OBJECTIVE
Each line from the one containing "the whole shoe." through the one containing "imported = [obj" must be echoed exactly, endpoints included, and every other line omitted.
>> Start MATERIAL TO PROCESS
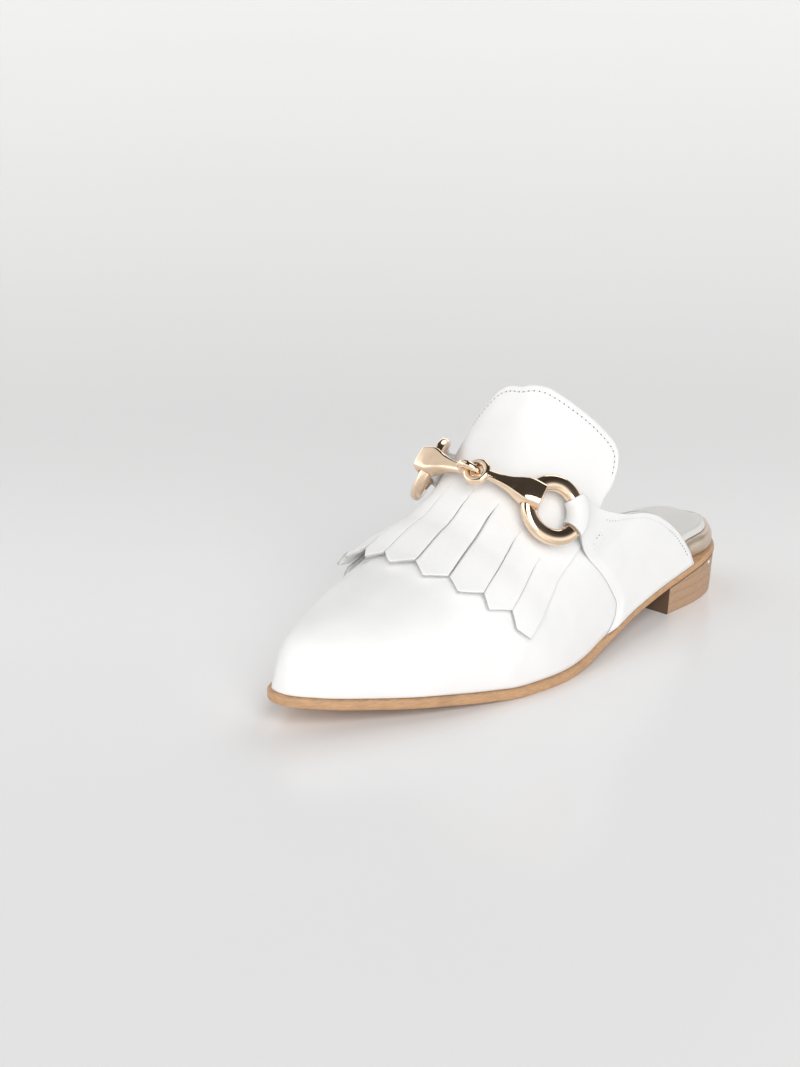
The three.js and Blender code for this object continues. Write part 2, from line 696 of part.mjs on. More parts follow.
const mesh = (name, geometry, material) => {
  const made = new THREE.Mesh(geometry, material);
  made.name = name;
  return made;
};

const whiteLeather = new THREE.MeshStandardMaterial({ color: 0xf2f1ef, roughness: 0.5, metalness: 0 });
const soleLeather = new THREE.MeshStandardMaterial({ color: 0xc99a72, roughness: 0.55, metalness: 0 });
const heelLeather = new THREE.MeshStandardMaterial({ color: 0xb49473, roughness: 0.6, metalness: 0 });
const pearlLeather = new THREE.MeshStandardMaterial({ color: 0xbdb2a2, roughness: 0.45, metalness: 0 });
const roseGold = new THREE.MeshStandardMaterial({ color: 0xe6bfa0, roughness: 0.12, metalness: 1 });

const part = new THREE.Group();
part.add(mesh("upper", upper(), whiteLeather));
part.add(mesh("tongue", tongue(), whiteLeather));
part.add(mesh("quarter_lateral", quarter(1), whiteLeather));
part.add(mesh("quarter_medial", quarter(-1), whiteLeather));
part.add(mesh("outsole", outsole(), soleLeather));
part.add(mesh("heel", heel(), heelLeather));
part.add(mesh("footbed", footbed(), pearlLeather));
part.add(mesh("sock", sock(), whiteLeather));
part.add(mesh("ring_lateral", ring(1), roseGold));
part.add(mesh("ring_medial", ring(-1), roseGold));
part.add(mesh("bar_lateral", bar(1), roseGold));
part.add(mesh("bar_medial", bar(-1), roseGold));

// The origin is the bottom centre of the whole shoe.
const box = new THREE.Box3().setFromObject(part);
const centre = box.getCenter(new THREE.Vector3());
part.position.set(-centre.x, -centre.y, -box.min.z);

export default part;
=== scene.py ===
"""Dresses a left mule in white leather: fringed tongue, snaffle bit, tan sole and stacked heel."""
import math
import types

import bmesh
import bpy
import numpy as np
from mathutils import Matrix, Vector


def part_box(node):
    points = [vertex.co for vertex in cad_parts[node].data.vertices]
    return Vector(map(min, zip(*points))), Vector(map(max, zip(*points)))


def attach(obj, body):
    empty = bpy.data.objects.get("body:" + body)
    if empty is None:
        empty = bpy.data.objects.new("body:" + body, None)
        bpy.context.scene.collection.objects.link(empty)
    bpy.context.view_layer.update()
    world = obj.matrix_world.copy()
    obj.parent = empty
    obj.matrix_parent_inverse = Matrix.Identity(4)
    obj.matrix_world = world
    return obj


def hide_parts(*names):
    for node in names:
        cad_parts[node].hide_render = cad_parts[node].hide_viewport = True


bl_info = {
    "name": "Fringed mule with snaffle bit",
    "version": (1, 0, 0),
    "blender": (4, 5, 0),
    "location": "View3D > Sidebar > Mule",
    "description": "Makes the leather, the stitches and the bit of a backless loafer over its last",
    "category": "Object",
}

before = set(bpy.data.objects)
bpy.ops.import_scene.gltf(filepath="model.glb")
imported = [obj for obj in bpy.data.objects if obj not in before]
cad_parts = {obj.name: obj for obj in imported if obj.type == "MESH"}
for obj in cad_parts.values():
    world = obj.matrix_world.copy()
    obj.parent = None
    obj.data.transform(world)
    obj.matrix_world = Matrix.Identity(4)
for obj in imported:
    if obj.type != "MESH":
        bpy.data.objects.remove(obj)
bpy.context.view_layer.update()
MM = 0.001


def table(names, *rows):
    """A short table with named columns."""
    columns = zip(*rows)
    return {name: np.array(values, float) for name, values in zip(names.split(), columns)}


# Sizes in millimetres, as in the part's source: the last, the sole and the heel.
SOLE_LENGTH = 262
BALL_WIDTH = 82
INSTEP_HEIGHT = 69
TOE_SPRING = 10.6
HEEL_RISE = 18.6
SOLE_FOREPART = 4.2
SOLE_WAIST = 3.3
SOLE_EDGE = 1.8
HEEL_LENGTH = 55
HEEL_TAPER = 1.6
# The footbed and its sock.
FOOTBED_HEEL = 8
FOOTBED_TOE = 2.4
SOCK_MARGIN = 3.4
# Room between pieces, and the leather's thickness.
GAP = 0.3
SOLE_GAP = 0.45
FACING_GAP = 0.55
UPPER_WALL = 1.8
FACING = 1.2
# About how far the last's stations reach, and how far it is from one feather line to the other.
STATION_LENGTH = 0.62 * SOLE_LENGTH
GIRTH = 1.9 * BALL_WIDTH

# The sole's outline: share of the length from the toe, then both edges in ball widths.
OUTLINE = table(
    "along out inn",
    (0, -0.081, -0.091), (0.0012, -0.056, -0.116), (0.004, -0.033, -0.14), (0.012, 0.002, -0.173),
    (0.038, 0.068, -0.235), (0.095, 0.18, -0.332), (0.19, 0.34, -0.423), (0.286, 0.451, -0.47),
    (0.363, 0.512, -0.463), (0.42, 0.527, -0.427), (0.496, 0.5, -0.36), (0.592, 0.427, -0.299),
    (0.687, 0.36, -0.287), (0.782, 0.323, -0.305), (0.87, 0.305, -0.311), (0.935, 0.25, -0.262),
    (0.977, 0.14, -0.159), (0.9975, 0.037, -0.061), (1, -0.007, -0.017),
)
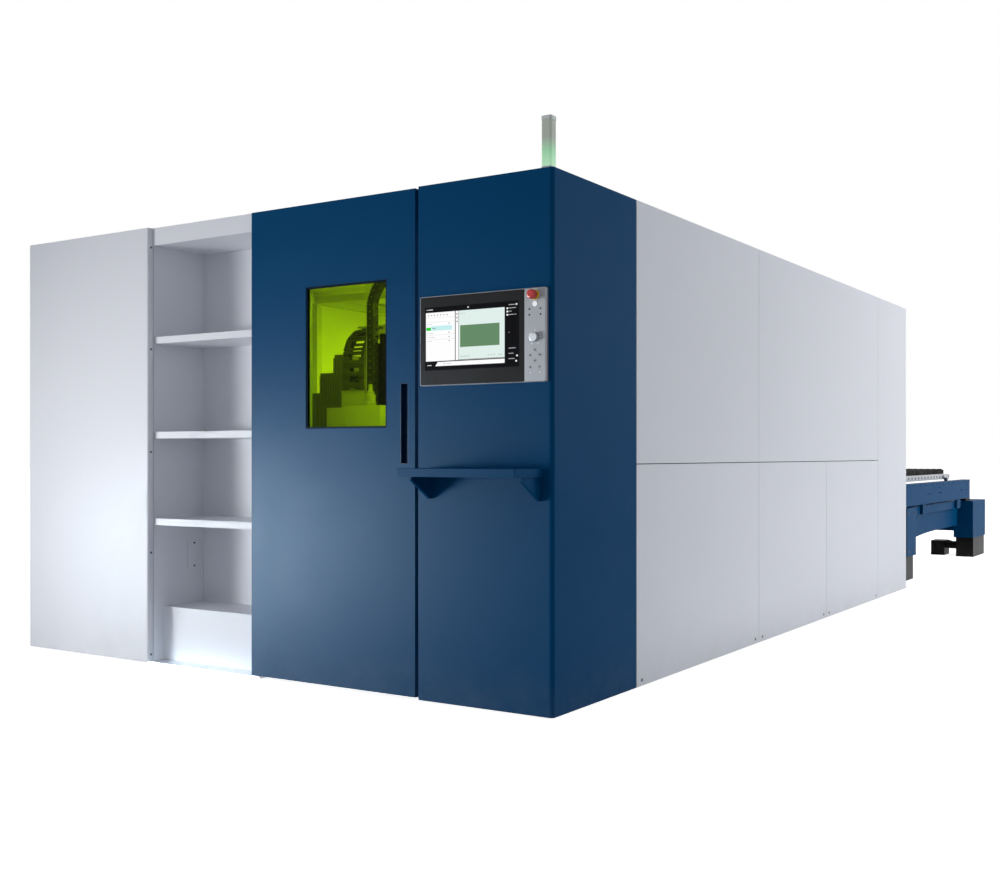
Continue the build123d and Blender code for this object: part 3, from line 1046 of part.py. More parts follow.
>> End MATERIAL TO PROCESS
WRITTEN RESPONSE
// The origin is the bottom centre of the whole shoe.
const box = new THREE.Box3().setFromObject(part);
const centre = box.getCenter(new THREE.Vector3());
part.position.set(-centre.x, -centre.y, -box.min.z);

export default part;
=== scene.py ===
"""Dresses a left mule in white leather: fringed tongue, snaffle bit, tan sole and stacked heel."""
import math
import types

import bmesh
import bpy
import numpy as np
from mathutils import Matrix, Vector


def part_box(node):
    points = [vertex.co for vertex in cad_parts[node].data.vertices]
    return Vector(map(min, zip(*points))), Vector(map(max, zip(*points)))


def attach(obj, body):
    empty = bpy.data.objects.get("body:" + body)
    if empty is None:
        empty = bpy.data.objects.new("body:" + body, None)
        bpy.context.scene.collection.objects.link(empty)
    bpy.context.view_layer.update()
    world = obj.matrix_world.copy()
    obj.parent = empty
    obj.matrix_parent_inverse = Matrix.Identity(4)
    obj.matrix_world = world
    return obj


def hide_parts(*names):
    for node in names:
        cad_parts[node].hide_render = cad_parts[node].hide_viewport = True


bl_info = {
    "name": "Fringed mule with snaffle bit",
    "version": (1, 0, 0),
    "blender": (4, 5, 0),
    "location": "View3D > Sidebar > Mule",
    "description": "Makes the leather, the stitches and the bit of a backless loafer over its last",
    "category": "Object",
}

before = set(bpy.data.objects)
bpy.ops.import_scene.gltf(filepath="model.glb")
imported = [obj for obj in bpy.data.objects if obj not in before]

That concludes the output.